The warm-season grass I would recommend as the first choice for clay soil would be zoysia grass.
The reason I recommend zoysia is because it has a really robust root system and that is the most important thing when you are dealing with clay soil.
Clay soil is a really dense type of soil and that’s what leads to the many challenges you may have to overcome when you are growing a grass lawn on it.
Zoysia is a great pick for clay soil (although not the only option) as the root system will be able to successfully grow well in the dense conditions of clay soil, it can be a challenge if you are starting a new lawn but when you get it going you shouldn’t have too many problems creating a beautiful lawn.
Advantage Of Growing Grass In Glay Soil
If you have clay soil under your lawn it is nothing to worry about as there are actually some significant advantages and clay soil could actually help you in your quest to grow some lush green grass.
- Clay soil will hold water better so if you live in an area that doesn’t get lots of rain clay soil will make it a lot easier to grow grass.
- Depending on where you live it can be a real advantage that you don’t have to irrigate your lawn as much especially during drought if there is a hosepipe ban.
- The same as the water situation is that clay soil will keep the nutrients in the soil and they won’t wash or be drained away quite so easily.
- You can really cut down your use of fertilizer when you have clay soil so this can be a real money-saving benefit in the long run.
Disadvantage Of Growing Grass In Clay Soil
If you have clay soil then there can definitely be some disadvantages that you will have to work around to successfully grow grass and have a beautiful lawn. If you put in the extra work clay soil is really nothing to be put off by when it comes to growing grass.
- Clay soil can be prone to drainage issues because when it gets wet it can sometimes turn into a slimy mud that doesn’t let water drain.
- You may have to aerate clay soil every year to sort out drainage issues and make it into top condition for growing grass.
- If your lawn has a lot of foot traffic then it can be prone to becoming compact which can limit root growth and add to drainage issues.
- When it’s really dry during the summer clay soil can become really hard and when spring arrives it can take longer to defrost if you live in an area with a cold climate.
How To Grow Grass In Clay Soil
Now you know about some of the best grass varieties for growing in clay soil however apart from selecting the best grass variety there are a number of other things you can do to improve the lushness results.
You need to get rid of as much of the thatch as possible.
It is easy to do if you are tearing your lawn up to create a new one. Moreover, you can use the thatch that did not get removed along with the grass as extra organic matter.

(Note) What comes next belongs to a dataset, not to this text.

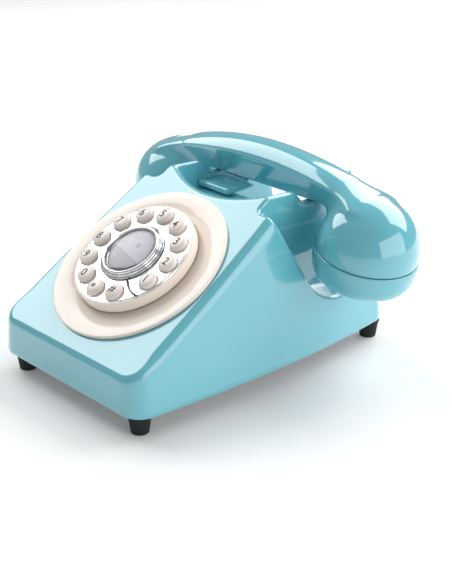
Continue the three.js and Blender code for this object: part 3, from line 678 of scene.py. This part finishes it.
def card_paper():
    """The card's print: a straight edge between two tints, a round spot, and the paper's faint mottle."""
    material = moulded_plastic("card_paper", "#D9D3E2", 0.6, peel=0.1, tone=0.02)
    nodes = material.node_tree.nodes
    links = material.node_tree.links
    place = nodes.new("ShaderNodeTexCoord")
    paper_tint = nodes["Color Ramp"].outputs["Color"]

    def under(operation, reference, limit):
        """Mask of the places whose distance from, or product with, the reference is under the limit."""
        measure = nodes.new("ShaderNodeVectorMath")
        measure.operation = operation
        measure.inputs[1].default_value = reference
        links.new(place.outputs["Object"], measure.inputs[0])
        test = nodes.new("ShaderNodeMath")
        test.operation = "LESS_THAN"
        test.inputs[1].default_value = limit
        links.new(measure.outputs["Value"], test.inputs[0])
        return test.outputs["Value"]

    def print_over(below, mask, colour):
        mix = nodes.new("ShaderNodeMix")
        mix.data_type = "RGBA"
        mix.inputs["B"].default_value = linear(colour)
        links.new(mask, mix.inputs["Factor"])
        links.new(below, mix.inputs["A"])
        return mix.outputs["Result"]

    slant = np.array([0.25, math.cos(PANEL_SLOPE), math.sin(PANEL_SLOPE)])
    line = float(slant @ on_dial([[0, -3, FACE_Z]])[0] * MM)
    spot = on_dial([[0.5, 5.5, FACE_Z + 0.9]])[0] * MM
    tinted = print_over(paper_tint, under("DOT_PRODUCT", slant, line), "#A9A5B0")
    spotted = print_over(tinted, under("DISTANCE", spot, SPOT_RADIUS * MM), "#9C98A6")
    links.new(spotted, nodes["Principled BSDF"].inputs["Base Color"])
    return material


card_profile = [[0, HUB_Z], [CARD_RADIUS, HUB_Z], [CARD_RADIUS, HUB_Z + 0.6], [0, HUB_Z + 0.6]]
dial_piece("number_card_print", card_profile, 96, card_paper(), "number_card")


def clear_plastic(name):
    """Clear acrylic: it bends light a little and its polish is very slightly uneven."""
    material = moulded_plastic(name, "#FBFCFF", 0.03, peel=0.01, tone=0.005)
    material.node_tree.nodes["Principled BSDF"].inputs["Transmission Weight"].default_value = 1.0
    material.node_tree.nodes["Principled BSDF"].inputs["IOR"].default_value = 1.49
    return material


LENS_WALL = 0.7
lens_rise = np.linspace(math.pi / 2, 0, 20)
lens_dome = np.stack([CARD_RADIUS * np.sin(lens_rise), HUB_Z + 2.0 + 1.8 * np.cos(lens_rise)], -1)
lens_hollow = (lens_dome * [(CARD_RADIUS - LENS_WALL) / CARD_RADIUS, 1] - [0, LENS_WALL])[::-1]
lens_foot = [[CARD_RADIUS - LENS_WALL, HUB_Z + 1.0], [CARD_RADIUS, HUB_Z + 1.0]]
lens_profile = np.concatenate([lens_hollow, lens_foot, lens_dome])
dial_piece("hub_lens_dome", lens_profile, 96, clear_plastic("clear_acrylic"), "hub_lens")

# Hook paddle. A flat turquoise paddle on an upright stem. The handle's weight holds its toe down, and it
# springs up when the handset is lifted. All its edges are rounded.


def rounded_box(low, high, radius, rows=24):
    """A box with round edges: points of a small ball, pushed out to the box's eight corners."""
    low, high = np.array(low, float) + radius, np.array(high, float) - radius
    polar = (np.arange(rows) + 0.5) * math.pi / rows
    angle = (np.arange(2 * rows) + 0.5) * math.pi / rows
    t, a = np.meshgrid(polar, angle, indexing="ij")
    ball = np.stack([np.sin(t) * np.cos(a), np.sin(t) * np.sin(a), -np.cos(t)], -1)
    points = np.where(ball > 0, high, low) + radius * ball
    numbers = np.arange(points.shape[0] * points.shape[1]).reshape(points.shape[:2])
    faces = [*quads(numbers, wrap=True), numbers[0][::-1], numbers[-1]]
    return points.reshape(-1, 3), faces


def grouped(*shells):
    """Several closed shells as one list of points and faces."""
    points, faces, count = [], [], 0
    for shell_points, shell_faces in shells:
        points.append(shell_points)
        faces += [tuple(int(n) + count for n in face) for face in shell_faces]
        count += len(shell_points)
    return np.concatenate(points), faces


blade = rounded_box([-38, 32, SHELF_Z + 1.4], [-9, 56, SHELF_Z + 3.8], 0.9)
front_bead = rounded_box([-38, 32, SHELF_Z + 1.2], [-9, 37.5, SHELF_Z + 5.2], 1.3)
toe = rounded_box([-34, 52.5, SHELF_Z + 1.4], [-13, 56, SADDLE_Z], 0.9)
stem = rounded_box([-27, 35, 34.5], [-20, 41, SHELF_Z + 2.5], 0.6)
paddle_points, paddle_faces = grouped(blade, front_bead, toe, stem)
paddle = mesh_piece(
    "hook_paddle_moulding", paddle_points, paddle_faces, "hook", shell_plastic, "hook_paddle"
)

# Handset. One glossy turquoise moulding: a handle with a domed back and slanting cheeks that meet in a
# crisp edge, swelling at each end into a half ball. Its screwed caps close the balls from below.
CUP_X = 87.8
CUP_Z = 79.8
CUP_TILT = math.radians(12)
SEAM_RADIUS = 32.3
BALL_RISE = 3.1
HANDLE_FOOT_Z = 104
HANDLE_FOOT_HALF = 8
HANDLE_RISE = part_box("handset_body")[1][2] / MM - HANDLE_FOOT_Z
RIDGE_RISE = 19.8
RIDGE_HALF = 15
HANDLE_ARC = 262
HANDLE_END = 92
DIVE_START = 66
DIVE = 0.012
LEAST_SQUASH = 0.22
MELT = 10
SEAM_INSET = 0.012


def handset_field(x, y, z):
    """Signed distance to the handset: an arched bar melted into a ball at each end."""
    x = np.abs(x)
    across = np.abs(y - HANDLE_Y)
    arc = HANDLE_ARC - np.sqrt(HANDLE_ARC ** 2 - np.minimum(x, 120) ** 2)
    sag = arc + DIVE * np.maximum(x - DIVE_START, 0) ** 2
    squash = np.maximum(1 - sag / HANDLE_RISE, LEAST_SQUASH)
    up = (z - HANDLE_FOOT_Z) / squash
    crest = HANDLE_RISE - RIDGE_RISE
    back_radius = (RIDGE_HALF ** 2 + crest ** 2) / (2 * crest)
    back = (np.hypot(across, up - HANDLE_RISE + back_radius) - back_radius) * squash
    cheek = beyond(across, up, RIDGE_HALF, RIDGE_RISE, HANDLE_FOOT_HALF, 0)
    bar = rounded(rounded(back, cheek, 1.2), HANDLE_FOOT_Z - z, 2)
    bar = rounded(bar, x - HANDLE_END, 5)
    centre_x = CUP_X + BALL_RISE * math.sin(CUP_TILT)
    centre_z = CUP_Z + BALL_RISE * math.cos(CUP_TILT)
    away = np.sqrt((x - centre_x) ** 2 + across ** 2 + (z - centre_z) ** 2)
    ball = away - math.hypot(SEAM_RADIUS, BALL_RISE) + 0.1
    return -rounded(-bar, -ball, MELT)


def make_handset():
    """Rays in planes: a fan beside each cup, from its seam up, then planes square to the handle."""
    turn_x = 50
    turn_z = CUP_Z + (CUP_X - turn_x) * math.tan(CUP_TILT)
    tilt = np.radians(np.linspace(-math.degrees(CUP_TILT) + 0.3, 90, 74))
    swing = (tilt - tilt[0]) / (tilt[-1] - tilt[0])
    reach = math.hypot(CUP_X - turn_x, turn_z - CUP_Z) * (1 - swing) + (116 - turn_z) * swing
    out = np.stack([np.cos(tilt), 0 * tilt, np.sin(tilt)], -1)
    centre = np.array([turn_x, HANDLE_Y, turn_z]) + reach[:, None] * out
    bar_x = np.linspace(turn_x, -turn_x, 60)[1:-1]
    bar_centre = np.stack([bar_x, 0 * bar_x + HANDLE_Y, 0 * bar_x + 116], -1)
    flip = np.array([-1, 1, 1])
    centres = np.concatenate([centre, bar_centre, (centre * flip)[::-1]])
    outs = np.concatenate([out, np.broadcast_to([0.0, 0, 1], bar_centre.shape), (out * flip)[::-1]])
    angle = np.arange(128) * 2 * math.pi / 128
    ways = outs[:, None] * np.cos(angle)[:, None] + np.array([0, 1, 0]) * np.sin(angle)[:, None]
    origins = np.broadcast_to(centres[:, None], ways.shape)
    rings = first_exit(handset_field, origins.reshape(-1, 3), ways.reshape(-1, 3), 48).reshape(ways.shape)
    seams = rings[[0, -1]]
    seams = seams + (centres[[0, -1]][:, None] - seams) * SEAM_INSET
    rings = np.concatenate([seams[:1], rings, seams[1:]])
    numbers = np.arange(rings.shape[0] * rings.shape[1]).reshape(rings.shape[:2])
    faces = [*quads(numbers, wrap=True), numbers[0][::-1], numbers[-1]]
    return rings.reshape(-1, 3), faces


handset_points, handset_faces = make_handset()
handset = mesh_piece(
    "handset_moulding", handset_points, handset_faces, "handset", shell_plastic, "handset_body"
)

# Caps. A bowl-shaped cap screws over the receiver and another over the microphone. Each is turquoise
# like the handset, meets it in a fine groove, and has a ring of round sound holes in its face.
CAP_HEIGHT = 22.9
CAP_RADIUS = 33.2
ROUNDNESS = 0.54
CAP_DROP = 0.9
HOLE_CIRCLE = 8
HOLE_RADIUS = 1.2
HOLE_DEPTH = 2.4


def at_cup(points, side):
    """Points of a cup's own frame, where -Z is where its cap faces, in the telephone's frame."""
    x, y, z = np.asarray(points, float).T
    c, s = math.cos(CUP_TILT), math.sin(CUP_TILT) * side
    return np.stack([x * c + z * s + side * CUP_X, y + HANDLE_Y, z * c - x * s + CUP_Z], -1)


def make_cap(holes):
    """A super-ellipse turned about the axis, from the hole-pierced middle out and up to the seam."""
    spread = np.concatenate([np.linspace(0, 0.42, 56)[1:], np.linspace(0.42, 1, 48)[1:]])
    t = np.arcsin(spread ** (1 / ROUNDNESS))
    t[spread > 0.9] = np.linspace(t[spread > 0.9][0], math.pi / 2, (spread > 0.9).sum())
    radius = CAP_RADIUS * np.sin(t) ** ROUNDNESS
    depth = CAP_DROP + (CAP_HEIGHT - CAP_DROP) * np.cos(t) ** ROUNDNESS
    angle = np.arange(144) * 2 * math.pi / 144
    x, y = radius[:, None] * np.cos(angle), radius[:, None] * np.sin(angle)
    bearings = np.arange(holes) * 2 * math.pi / holes
    places = [(HOLE_CIRCLE * math.cos(a), HOLE_CIRCLE * math.sin(a)) for a in bearings]
    in_hole, x, y = inside(x, y, places, HOLE_RADIUS)
    bowl = np.stack([x, y, np.where(in_hole, HOLE_DEPTH, 0) - depth[:, None]], -1)
    groove = ((0.996, 0.45), (0.987, 0.2), (0.975, 0.3))
    shoulder = [bowl[-1:] * [share, share, 0] - [0, 0, drop] for share, drop in groove]
    points = np.concatenate([bowl, *shoulder])
    numbers = np.arange(points.shape[0] * points.shape[1]).reshape(points.shape[:2])
    faces = [*quads(numbers, wrap=True), numbers[0][::-1], numbers[-1]]
    return points.reshape(-1, 3), faces


for node, side, holes in (("ear_cap", 1, 5), ("mouth_cap", -1, 6)):
    cap_points, cap_faces = make_cap(holes)
    cap = mesh_piece(f"{node}_moulding", at_cup(cap_points, side), cap_faces, "handset", shell_plastic, node)

# Openings in the shells. Each modular socket and the ringer switch shows through a square-cut opening
# moulded in the wall in front of it.


def opened(shell, name, centre, size):
    """Cuts a square opening through a shell: the shell less a box of that centre and size."""
    half = np.array(size) / 2
    points, faces = rounded_box(np.array(centre) - half, np.array(centre) + half, 0.3, 8)
    mesh = bpy.data.meshes.new(name)
    mesh.from_pydata((points * MM).tolist(), [], [tuple(int(n) for n in face) for face in faces])
    cutter = bpy.data.objects.new(name, mesh)
    whole = bpy.data.objects.new(f"{name}_whole", shell.data)
    for thing in (cutter, whole):
        bpy.context.scene.collection.objects.link(thing)
    cut = whole.modifiers.new(name, "BOOLEAN")
    cut.operation = "DIFFERENCE"
    cut.solver = "EXACT"
    cut.object = cutter
    bpy.context.view_layer.update()
    graph = bpy.context.evaluated_depsgraph_get()
    shell.data = bpy.data.meshes.new_from_object(whole.evaluated_get(graph), depsgraph=graph)
    shell.data.set_sharp_from_angle(angle=math.radians(50))
    bpy.data.objects.remove(whole)
    bpy.data.objects.remove(cutter)


SOCKET_GAP = 0.25
CUT_LENGTH = 30


def socket_opening(shell, node, through):
    """Opens a shell round a socket's block, with a gap on each side, right through along one axis."""
    low, high = (np.array(v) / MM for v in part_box(node))
    size = high - low + 2 * SOCKET_GAP
    size[through] = CUT_LENGTH
    opened(shell, f"{node}_opening", (low + high) / 2, size)


socket_opening(upper_case, "line_socket", 1)
socket_opening(upper_case, "base_socket", 0)
socket_opening(handset, "handset_socket", 1)
switch_low, switch_high = (np.array(v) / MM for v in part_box("ringer_switch"))
switch_x = (switch_low[0] + switch_high[0]) / 2
SLOT_Y = 109
SLOT_Z = 30
SLOT_SIZE = [12, 12, 4.4]
opened(upper_case, "switch_slot", [switch_x, SLOT_Y, SLOT_Z], SLOT_SIZE)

When it comes to the dethatching of a lawn you want to keep, go over it twice with a powered dethatcher or a thatch rake.
Next, add the thatch you collected to the compost pile you will use to improve your soil.
Fix Your pH
The first step to take here is estimating the alkalinity of your soil.
The easiest way to do it is by using a soil tester.
This cheap meter allows you to test soil’s sunlight, moisture, and pH levels. Stick it in different places throughout your garden and average the readings.
The optimal pH level for your lawn’s soil is 6.5. Anything higher than that is alkaline, and lower numbers are acidic. Clay soil is almost always alkaline, so you may need to spread granulated sulfur to fix it.
Add Organic Material
Now you should add some organic matter to break your clay soil up.
For better results, mix it with the top layer of your soil using a garden rake.
Watering Lawns Grown On Clay Soil
Grass grown in such soil does not need frequent watering. You can stick a screwdriver into the soil to determine its moisture content. If the tip of your screwdriver is dry when you pull it out, the soil is dry as well.
Water slowly and stop watering when it begins to run off the site. Water takes longer to penetrate such soil, so you need to wait a few minutes until the standing water soaks in.
Clay soil challenges can be quite hard to overcome. Still, with a carefully planned maintenance and a little preparation, you can grow a healthy, beautiful lawn and develop a nice carpet of grass in your yard.
Nevertheless, you need to choose a proper type of grass to enhance your chances of success. Choose one of the grasses described above, and enjoy its beauty!